I have to check with the team about this. To make it clear, you need this info to ensure good RF emission right? RF emission means (1) for EMC compliance or (2) RF emission like RF signal propagation?
Also this voltage ripple is the input voltage to Vbat of SX1262 right? Not the voltage ripple generated by the internal DC/DC of SX1262?
Yes, for good RF emissions. Primarily to ensure good RF signal propagation.
Yes, I’m talking about the voltage input to the SX1262 from my external power circuit (like on a custom base board). Yes, my supply to VBat of the SX1262
Just for information, you can connect all together (except VUSB)
That’s what’s done with official NRF52840 dongle, I’ve made some test, if you plan to run on 3.3V up to 3.6V you can connect this power to all following pins:
VBAT_SX
VBAT_IO_SX
VDD_NRF
VBAT_NRF
It’s absolutely no problem, check this out
Using this design, we are about 5uA sleep mode on RAK4630 on our custom PCB.

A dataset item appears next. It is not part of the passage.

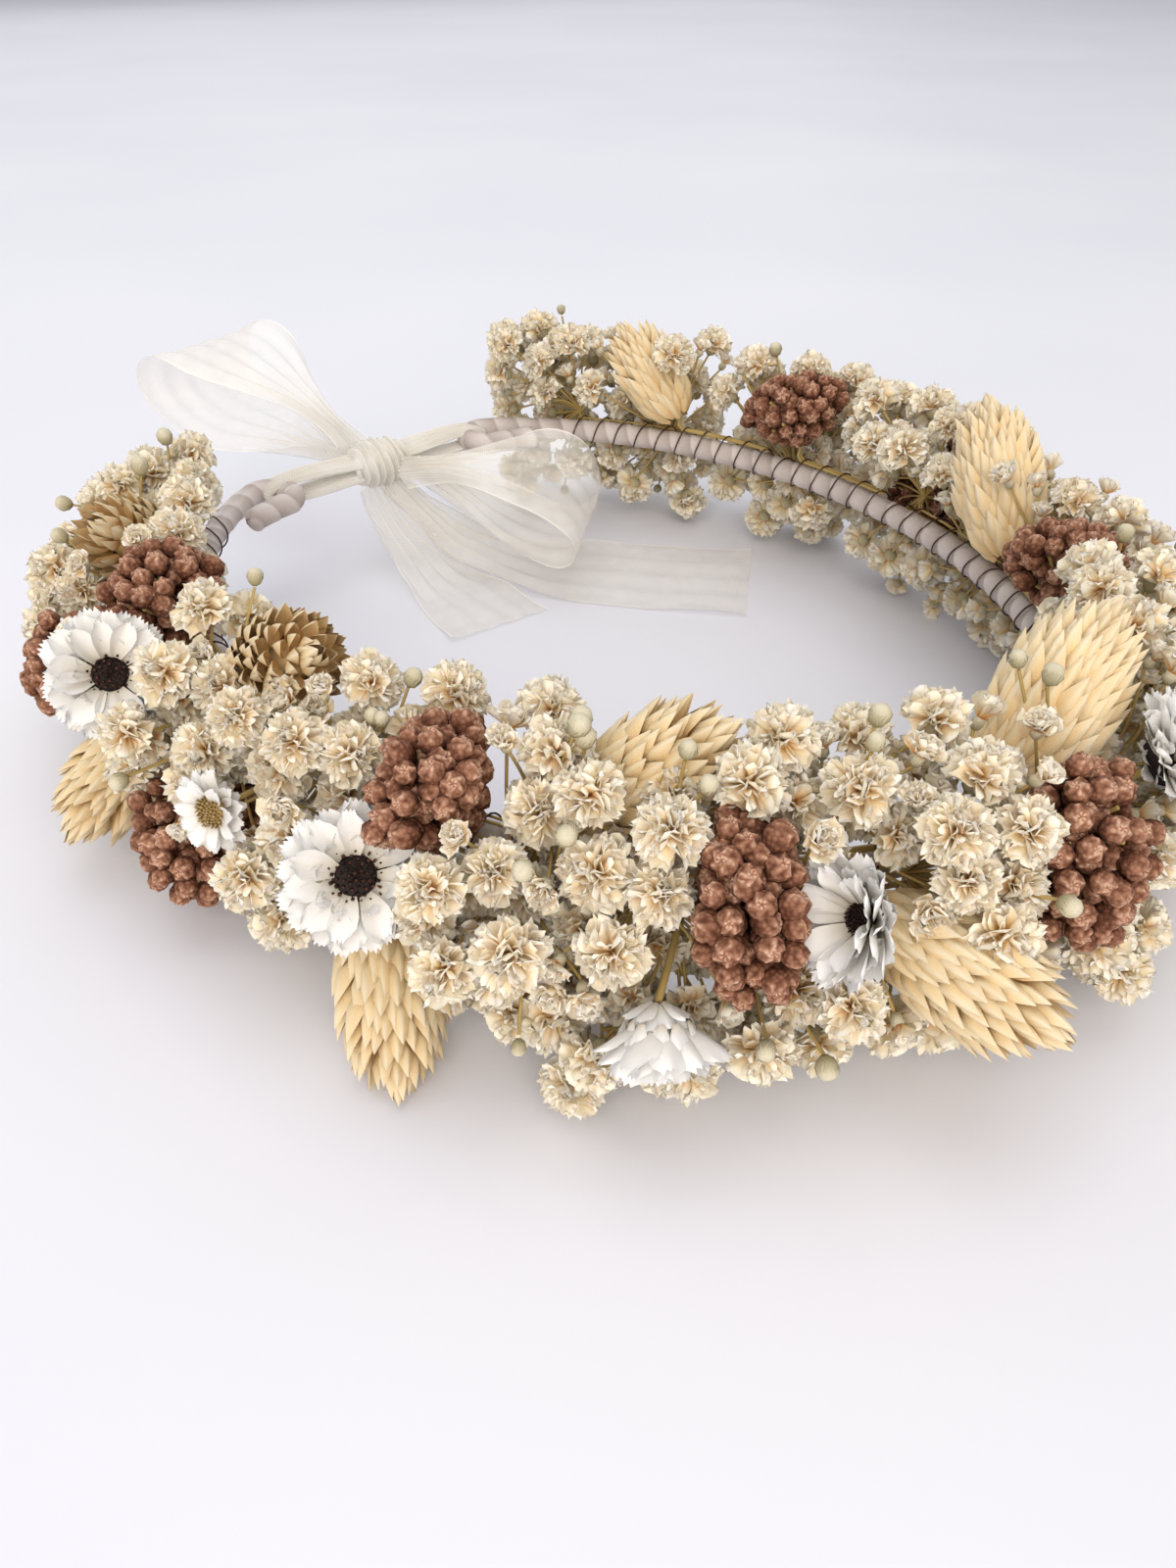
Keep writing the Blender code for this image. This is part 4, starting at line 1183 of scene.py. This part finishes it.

Dual eyes pair are always better then one, if someone could confirm what I’ve done, would be awesome
Thank you for sharing this @Charles . You always have valuable insights that are helpful to many users
I haven’t looked deeply on nRF52840 but it could be that there is some kind of comparator internally that automatically switch the power mode of the chip. Very user friendly since no special register configuration is needed.
Yeah I did also some testing with internal regulator REG0 / REG1 enabled or not (in this wiring configuration) to see influence on power consumption, and I came to the same view, nrf52840 is smart enough to auto adapt internal regulators in this case because changing values had no incidence on consumption.